[Work required]: In the listing below, locate the line containing "round the hub." and the line containing "obj.matrix_world = Matrix.Identity(4)". Output both of them and every line between, exactly as written, and nothing more.

[Material supplied]:

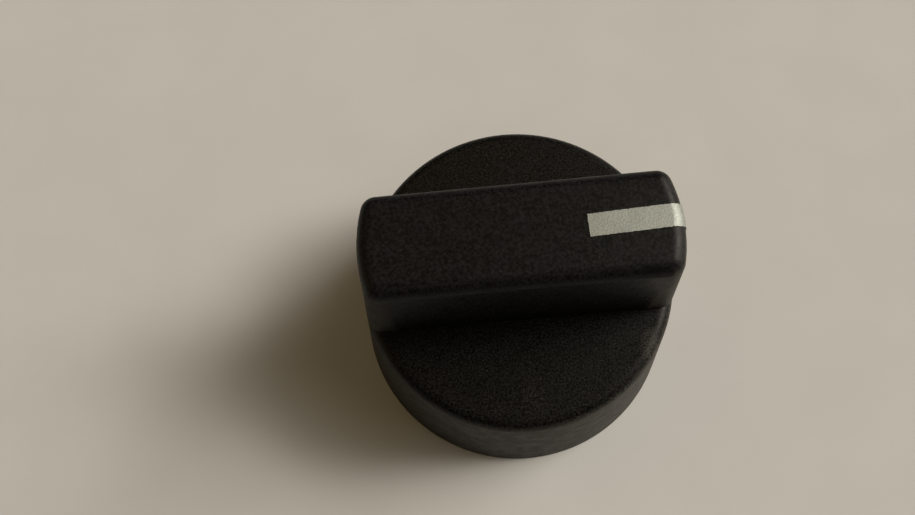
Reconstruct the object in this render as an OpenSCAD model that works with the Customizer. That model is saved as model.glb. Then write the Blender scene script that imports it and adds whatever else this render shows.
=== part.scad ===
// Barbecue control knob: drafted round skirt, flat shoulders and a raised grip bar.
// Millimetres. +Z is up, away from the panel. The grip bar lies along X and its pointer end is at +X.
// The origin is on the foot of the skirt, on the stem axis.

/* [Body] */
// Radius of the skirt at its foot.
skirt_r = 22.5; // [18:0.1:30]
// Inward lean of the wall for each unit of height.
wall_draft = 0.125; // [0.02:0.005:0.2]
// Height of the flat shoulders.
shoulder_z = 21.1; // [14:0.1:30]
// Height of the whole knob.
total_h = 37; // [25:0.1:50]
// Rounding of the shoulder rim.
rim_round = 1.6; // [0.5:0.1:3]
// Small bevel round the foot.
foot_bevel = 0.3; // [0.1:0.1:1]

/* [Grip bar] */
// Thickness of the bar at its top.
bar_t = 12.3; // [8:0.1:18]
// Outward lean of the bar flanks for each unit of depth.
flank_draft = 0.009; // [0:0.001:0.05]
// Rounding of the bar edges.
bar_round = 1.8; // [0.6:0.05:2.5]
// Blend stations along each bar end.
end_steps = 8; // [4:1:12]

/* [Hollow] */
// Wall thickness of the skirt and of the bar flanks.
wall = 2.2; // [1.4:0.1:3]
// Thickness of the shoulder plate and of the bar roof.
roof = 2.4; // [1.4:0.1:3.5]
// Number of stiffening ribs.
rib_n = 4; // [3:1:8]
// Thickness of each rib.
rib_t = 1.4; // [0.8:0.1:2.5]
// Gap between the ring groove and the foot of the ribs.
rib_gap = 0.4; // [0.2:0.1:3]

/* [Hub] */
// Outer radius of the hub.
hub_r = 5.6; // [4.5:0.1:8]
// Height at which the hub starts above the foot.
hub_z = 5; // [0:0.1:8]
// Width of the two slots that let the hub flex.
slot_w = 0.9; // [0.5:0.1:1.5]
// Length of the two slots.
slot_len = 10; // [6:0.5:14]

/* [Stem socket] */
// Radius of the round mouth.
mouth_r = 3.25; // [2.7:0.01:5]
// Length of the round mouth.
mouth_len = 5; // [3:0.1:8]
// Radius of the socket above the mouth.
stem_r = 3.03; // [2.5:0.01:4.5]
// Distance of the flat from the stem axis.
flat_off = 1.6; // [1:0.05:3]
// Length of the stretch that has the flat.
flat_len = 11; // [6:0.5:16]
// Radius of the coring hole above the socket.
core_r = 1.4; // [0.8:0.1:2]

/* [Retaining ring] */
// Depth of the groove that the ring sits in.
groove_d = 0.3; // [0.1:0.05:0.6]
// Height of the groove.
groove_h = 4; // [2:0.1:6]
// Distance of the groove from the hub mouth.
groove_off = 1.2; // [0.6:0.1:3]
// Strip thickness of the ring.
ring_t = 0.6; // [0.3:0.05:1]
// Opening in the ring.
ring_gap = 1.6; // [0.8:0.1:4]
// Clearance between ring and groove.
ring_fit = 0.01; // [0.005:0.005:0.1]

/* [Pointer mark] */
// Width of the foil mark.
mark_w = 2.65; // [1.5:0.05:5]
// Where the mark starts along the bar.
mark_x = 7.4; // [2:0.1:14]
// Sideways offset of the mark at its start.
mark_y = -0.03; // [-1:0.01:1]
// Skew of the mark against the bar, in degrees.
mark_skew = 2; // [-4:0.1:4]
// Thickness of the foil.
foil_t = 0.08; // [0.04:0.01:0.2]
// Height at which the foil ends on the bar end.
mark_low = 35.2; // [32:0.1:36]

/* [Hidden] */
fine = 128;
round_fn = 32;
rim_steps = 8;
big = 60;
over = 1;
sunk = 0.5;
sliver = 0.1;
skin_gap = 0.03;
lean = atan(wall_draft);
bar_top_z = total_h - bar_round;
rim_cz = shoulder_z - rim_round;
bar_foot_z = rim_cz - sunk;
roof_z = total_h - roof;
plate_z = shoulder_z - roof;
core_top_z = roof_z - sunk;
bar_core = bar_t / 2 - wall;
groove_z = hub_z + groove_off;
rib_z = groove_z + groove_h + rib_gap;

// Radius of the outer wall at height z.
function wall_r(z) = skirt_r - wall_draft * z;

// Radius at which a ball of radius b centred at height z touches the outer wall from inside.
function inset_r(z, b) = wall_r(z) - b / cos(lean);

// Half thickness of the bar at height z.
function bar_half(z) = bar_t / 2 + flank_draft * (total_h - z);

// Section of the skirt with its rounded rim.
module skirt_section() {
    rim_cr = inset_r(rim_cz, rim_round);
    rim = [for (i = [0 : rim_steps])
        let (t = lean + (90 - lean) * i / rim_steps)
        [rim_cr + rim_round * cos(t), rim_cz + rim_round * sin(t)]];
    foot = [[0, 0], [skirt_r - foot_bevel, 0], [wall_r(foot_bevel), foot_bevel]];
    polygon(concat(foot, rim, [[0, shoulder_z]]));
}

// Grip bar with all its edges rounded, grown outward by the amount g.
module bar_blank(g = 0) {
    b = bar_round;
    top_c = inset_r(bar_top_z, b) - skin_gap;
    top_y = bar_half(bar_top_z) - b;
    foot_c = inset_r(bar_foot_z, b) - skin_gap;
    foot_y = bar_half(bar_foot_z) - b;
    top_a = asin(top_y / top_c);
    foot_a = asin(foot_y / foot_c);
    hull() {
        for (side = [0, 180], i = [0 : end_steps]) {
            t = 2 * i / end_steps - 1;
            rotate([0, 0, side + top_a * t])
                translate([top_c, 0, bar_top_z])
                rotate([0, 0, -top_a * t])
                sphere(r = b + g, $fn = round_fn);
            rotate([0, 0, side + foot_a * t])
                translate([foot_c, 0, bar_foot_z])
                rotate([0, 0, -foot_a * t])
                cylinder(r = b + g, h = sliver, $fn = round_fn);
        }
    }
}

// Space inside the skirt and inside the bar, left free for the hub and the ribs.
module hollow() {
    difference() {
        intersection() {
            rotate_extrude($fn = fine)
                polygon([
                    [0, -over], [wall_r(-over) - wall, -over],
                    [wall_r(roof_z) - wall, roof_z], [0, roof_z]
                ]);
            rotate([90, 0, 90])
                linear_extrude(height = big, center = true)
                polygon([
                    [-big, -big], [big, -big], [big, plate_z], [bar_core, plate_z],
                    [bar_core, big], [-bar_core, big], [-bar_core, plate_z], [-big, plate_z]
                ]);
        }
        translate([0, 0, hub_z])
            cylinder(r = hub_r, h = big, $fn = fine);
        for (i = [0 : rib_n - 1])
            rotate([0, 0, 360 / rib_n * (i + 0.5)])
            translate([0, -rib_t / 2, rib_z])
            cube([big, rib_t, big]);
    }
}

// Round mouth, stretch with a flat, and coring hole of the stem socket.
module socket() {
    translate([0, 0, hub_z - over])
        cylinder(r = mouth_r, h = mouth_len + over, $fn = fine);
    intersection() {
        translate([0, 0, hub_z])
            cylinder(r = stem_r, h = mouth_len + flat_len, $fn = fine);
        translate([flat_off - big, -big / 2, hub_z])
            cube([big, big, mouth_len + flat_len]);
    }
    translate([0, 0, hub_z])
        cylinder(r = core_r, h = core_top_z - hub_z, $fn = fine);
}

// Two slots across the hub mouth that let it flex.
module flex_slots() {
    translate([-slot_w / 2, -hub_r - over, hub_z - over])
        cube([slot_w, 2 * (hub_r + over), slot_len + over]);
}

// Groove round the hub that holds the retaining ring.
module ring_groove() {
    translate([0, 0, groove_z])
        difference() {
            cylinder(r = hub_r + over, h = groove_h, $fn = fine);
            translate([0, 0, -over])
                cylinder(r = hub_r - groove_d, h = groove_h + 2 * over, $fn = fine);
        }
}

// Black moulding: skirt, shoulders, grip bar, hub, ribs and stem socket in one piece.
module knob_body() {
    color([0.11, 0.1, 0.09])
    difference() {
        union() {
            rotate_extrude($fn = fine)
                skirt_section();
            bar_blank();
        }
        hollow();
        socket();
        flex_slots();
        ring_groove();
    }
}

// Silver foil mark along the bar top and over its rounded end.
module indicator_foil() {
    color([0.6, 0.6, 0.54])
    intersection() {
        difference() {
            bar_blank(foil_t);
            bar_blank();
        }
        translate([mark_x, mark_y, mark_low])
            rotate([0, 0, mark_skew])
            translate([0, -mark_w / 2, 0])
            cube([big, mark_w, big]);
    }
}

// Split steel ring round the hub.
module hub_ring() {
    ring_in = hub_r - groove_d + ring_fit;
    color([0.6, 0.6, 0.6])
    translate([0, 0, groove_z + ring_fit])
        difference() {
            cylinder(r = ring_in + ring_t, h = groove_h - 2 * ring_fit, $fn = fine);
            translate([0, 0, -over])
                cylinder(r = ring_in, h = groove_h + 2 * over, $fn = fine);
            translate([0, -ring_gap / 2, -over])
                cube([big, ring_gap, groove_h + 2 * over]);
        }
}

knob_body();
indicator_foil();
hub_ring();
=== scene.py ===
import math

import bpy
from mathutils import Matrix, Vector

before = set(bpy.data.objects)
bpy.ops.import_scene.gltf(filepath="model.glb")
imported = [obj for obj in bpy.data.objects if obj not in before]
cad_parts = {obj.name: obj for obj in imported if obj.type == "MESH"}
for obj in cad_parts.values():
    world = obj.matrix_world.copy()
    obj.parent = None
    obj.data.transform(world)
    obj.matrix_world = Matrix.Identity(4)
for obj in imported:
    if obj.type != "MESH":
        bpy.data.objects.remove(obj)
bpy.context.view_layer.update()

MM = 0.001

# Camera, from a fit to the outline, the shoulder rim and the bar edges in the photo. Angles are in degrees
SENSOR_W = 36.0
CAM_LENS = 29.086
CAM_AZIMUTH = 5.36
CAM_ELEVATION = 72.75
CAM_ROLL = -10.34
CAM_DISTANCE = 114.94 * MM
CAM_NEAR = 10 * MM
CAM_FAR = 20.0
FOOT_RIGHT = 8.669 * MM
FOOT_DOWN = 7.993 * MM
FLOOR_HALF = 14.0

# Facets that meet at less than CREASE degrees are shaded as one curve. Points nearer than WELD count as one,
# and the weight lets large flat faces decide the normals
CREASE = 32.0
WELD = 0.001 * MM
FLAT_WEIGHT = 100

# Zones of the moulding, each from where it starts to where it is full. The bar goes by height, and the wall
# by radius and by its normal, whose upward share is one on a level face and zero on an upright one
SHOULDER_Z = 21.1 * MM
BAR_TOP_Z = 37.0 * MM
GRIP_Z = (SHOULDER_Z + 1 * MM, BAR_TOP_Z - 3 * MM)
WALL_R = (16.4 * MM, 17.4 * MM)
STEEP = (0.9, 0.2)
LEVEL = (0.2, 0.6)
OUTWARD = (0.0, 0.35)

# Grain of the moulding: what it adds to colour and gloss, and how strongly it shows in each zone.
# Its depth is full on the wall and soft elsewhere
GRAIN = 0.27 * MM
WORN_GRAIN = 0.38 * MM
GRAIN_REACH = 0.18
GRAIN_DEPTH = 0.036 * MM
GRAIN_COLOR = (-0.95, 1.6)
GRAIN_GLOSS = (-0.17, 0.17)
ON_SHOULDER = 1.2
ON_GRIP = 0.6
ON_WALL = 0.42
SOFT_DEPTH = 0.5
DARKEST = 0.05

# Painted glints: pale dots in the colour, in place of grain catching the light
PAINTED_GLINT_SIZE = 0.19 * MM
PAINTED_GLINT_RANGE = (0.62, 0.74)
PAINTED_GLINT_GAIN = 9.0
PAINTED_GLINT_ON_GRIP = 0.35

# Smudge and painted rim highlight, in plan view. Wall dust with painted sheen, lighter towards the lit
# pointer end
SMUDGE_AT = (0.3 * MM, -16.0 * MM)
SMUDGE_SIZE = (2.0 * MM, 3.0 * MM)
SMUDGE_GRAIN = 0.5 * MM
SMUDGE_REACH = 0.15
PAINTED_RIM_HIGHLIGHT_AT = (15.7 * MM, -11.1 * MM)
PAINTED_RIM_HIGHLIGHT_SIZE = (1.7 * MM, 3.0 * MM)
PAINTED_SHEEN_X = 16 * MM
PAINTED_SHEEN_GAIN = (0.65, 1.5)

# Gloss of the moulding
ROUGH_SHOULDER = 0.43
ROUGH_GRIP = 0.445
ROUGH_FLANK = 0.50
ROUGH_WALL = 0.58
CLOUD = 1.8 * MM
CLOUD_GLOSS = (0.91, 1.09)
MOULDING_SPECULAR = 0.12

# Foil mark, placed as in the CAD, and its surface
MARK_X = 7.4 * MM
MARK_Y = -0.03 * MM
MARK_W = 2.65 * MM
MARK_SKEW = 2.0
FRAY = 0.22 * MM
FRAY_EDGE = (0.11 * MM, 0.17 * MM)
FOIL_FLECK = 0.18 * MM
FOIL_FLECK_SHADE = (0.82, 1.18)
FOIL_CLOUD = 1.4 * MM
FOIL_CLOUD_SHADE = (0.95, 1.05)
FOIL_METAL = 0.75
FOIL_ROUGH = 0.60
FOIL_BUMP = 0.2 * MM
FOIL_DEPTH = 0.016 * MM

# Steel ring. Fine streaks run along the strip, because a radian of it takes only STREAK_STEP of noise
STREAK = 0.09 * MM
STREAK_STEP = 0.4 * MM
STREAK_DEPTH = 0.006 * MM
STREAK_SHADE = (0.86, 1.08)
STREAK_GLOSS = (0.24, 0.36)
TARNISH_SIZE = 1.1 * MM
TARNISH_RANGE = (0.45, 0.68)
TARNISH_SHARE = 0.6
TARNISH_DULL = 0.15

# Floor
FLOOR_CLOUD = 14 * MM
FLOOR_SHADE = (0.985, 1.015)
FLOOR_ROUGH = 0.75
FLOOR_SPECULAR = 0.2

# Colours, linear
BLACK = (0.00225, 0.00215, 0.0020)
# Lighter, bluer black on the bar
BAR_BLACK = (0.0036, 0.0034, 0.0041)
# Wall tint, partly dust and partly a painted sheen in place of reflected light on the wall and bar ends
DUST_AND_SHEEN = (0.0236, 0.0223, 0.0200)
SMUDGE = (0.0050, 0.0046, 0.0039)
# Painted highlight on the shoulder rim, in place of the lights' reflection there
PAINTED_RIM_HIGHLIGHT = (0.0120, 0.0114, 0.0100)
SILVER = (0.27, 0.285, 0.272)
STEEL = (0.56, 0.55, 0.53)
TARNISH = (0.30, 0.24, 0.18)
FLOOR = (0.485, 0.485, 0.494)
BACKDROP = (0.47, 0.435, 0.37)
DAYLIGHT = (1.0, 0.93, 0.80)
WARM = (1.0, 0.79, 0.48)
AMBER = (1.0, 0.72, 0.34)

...

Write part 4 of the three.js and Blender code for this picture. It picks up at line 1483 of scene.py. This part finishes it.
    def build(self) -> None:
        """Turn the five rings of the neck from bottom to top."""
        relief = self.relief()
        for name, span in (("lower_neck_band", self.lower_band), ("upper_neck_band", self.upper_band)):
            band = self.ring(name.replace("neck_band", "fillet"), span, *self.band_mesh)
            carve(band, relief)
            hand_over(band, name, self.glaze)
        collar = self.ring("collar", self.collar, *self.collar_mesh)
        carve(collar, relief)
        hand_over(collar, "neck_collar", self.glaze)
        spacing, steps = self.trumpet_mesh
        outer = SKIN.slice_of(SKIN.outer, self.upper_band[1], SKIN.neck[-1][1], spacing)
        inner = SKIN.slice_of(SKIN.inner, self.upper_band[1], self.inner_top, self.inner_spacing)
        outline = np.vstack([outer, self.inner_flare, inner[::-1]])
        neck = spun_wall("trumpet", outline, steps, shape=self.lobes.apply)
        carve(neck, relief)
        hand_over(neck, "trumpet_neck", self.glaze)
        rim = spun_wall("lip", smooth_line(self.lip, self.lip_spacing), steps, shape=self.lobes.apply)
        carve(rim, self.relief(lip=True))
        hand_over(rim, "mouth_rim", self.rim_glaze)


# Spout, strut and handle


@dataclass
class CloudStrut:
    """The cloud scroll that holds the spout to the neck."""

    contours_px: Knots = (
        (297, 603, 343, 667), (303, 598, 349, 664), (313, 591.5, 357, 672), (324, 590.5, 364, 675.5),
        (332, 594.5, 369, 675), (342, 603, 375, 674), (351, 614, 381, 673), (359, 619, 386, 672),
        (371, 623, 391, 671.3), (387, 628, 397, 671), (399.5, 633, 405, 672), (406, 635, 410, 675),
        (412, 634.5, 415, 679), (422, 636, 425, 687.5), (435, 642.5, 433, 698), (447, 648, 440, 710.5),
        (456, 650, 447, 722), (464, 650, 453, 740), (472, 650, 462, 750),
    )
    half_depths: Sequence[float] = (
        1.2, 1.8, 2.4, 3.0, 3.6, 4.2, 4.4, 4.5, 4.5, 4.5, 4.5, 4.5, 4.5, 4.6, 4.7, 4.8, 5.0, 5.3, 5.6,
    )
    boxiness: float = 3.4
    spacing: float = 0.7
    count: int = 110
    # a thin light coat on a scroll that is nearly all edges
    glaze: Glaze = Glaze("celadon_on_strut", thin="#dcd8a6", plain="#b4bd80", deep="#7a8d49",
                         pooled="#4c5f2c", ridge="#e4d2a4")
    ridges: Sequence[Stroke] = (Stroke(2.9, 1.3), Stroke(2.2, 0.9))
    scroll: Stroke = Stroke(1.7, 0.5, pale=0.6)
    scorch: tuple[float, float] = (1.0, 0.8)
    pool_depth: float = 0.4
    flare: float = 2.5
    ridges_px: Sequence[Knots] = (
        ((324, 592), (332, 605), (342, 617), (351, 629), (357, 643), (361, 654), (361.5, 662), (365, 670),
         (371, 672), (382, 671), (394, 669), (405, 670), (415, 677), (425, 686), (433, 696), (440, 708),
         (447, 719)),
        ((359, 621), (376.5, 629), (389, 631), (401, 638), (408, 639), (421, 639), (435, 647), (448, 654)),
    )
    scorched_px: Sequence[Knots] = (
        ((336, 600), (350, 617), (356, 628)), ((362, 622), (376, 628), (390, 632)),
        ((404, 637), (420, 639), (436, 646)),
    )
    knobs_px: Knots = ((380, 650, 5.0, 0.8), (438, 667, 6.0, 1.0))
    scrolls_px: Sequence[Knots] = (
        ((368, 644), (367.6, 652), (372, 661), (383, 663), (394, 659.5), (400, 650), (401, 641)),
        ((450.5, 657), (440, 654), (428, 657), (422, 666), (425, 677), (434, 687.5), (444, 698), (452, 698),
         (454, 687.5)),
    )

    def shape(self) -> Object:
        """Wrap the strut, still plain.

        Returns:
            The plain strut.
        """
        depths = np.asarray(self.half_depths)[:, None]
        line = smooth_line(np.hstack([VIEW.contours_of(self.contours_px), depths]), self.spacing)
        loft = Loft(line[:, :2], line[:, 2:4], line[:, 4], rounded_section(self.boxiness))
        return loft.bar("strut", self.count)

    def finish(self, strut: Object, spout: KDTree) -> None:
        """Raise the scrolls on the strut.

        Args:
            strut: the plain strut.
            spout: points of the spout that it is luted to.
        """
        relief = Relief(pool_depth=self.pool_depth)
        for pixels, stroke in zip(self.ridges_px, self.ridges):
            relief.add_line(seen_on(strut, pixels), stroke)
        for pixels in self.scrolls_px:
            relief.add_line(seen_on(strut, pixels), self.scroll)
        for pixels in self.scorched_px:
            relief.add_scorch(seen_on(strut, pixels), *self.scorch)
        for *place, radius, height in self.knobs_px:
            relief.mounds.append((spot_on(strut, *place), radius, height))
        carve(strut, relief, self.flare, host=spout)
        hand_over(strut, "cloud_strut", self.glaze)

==

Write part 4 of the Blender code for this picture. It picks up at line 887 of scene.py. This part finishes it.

[Full solution]:
// Split steel ring round the hub.
module hub_ring() {
    ring_in = hub_r - groove_d + ring_fit;
    color([0.6, 0.6, 0.6])
    translate([0, 0, groove_z + ring_fit])
        difference() {
            cylinder(r = ring_in + ring_t, h = groove_h - 2 * ring_fit, $fn = fine);
            translate([0, 0, -over])
                cylinder(r = ring_in, h = groove_h + 2 * over, $fn = fine);
            translate([0, -ring_gap / 2, -over])
                cube([big, ring_gap, groove_h + 2 * over]);
        }
}

knob_body();
indicator_foil();
hub_ring();
=== scene.py ===
import math

import bpy
from mathutils import Matrix, Vector

before = set(bpy.data.objects)
bpy.ops.import_scene.gltf(filepath="model.glb")
imported = [obj for obj in bpy.data.objects if obj not in before]
cad_parts = {obj.name: obj for obj in imported if obj.type == "MESH"}
for obj in cad_parts.values():
    world = obj.matrix_world.copy()
    obj.parent = None
    obj.data.transform(world)
    obj.matrix_world = Matrix.Identity(4)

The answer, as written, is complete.